Others, from more evangelical backgrounds, hold that, whilst respecting the Jewish faith and culture, Jewish people still need to accept Jesus as their Lord and Messiah. All Christians realise that the legacy of anti-Semitism in Europe is horrific and that much of this was fuelled by the churches.
Jewish and Christian
So we’ve seen that Pentecost is both Christian and Jewish. For Jewish people it celebrates the giving of the Law and the start of the harvest. For Christians it’s about the Holy Spirit filling the apostles with power from on high as they become the first-fruits of the Church.
Christians now tend to focus more on the coming of the Holy Spirit who fills and empowers us for mission, than we do on the giving of the Law. We are often tempted to portray Judaism as legalistic and Christianity as being full of freedom – yet it’s clear that Christianity can be very legalistic when it wants to be. Pentecost crosses a divide between these two related faiths; albeit with some tensions.
It also seems to me that this icon is clearly Christian – in its style, colour and content. It’s a Madonna and child after all. But it also seems to me that it’s clearly Jewish – the Scrolls of the Law and the prayer shawls are clearly Jewish artefacts. But there is a tension here - the icon shows the dreadful oppression of the Jewish people with Mary wearing the Yellow Star of David and the barbed wire ominously in the background.
It’s an icon which is both Jewish and Christian but which reflects the tensions and scars of the interaction between these two different, but inter-related traditions.

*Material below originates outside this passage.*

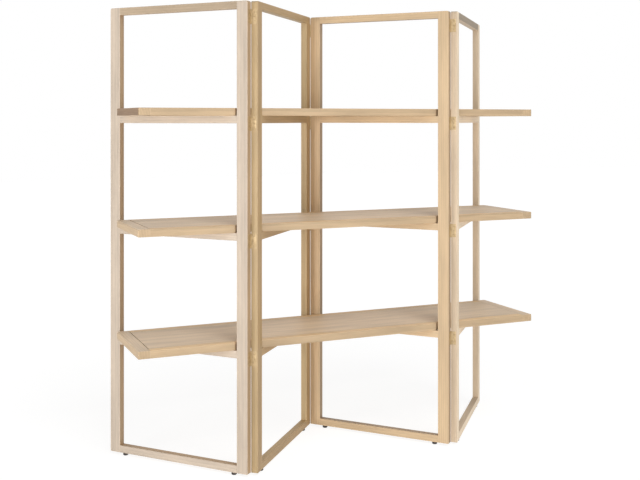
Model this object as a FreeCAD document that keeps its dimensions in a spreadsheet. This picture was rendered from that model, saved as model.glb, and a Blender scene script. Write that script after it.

Pentecost means different things to us. We’re used to thinking about the outpouring of the Holy Spirit and the gift of languages being given to the apostles. We’re used to thinking about the power of the Holy Spirit being given to us for mission. I think we also need to think about the other meanings of Pentecost- thanksgiving for precious Law and thanksgiving for the Harvest. We need to reflect on and think about the Jewish roots of our faith and the many aspects of our faith that we share with the Jewish people. Lentz challenges us in his icon to do just this; and reminds us of the pitfalls of ignoring these roots, traditions and tensions.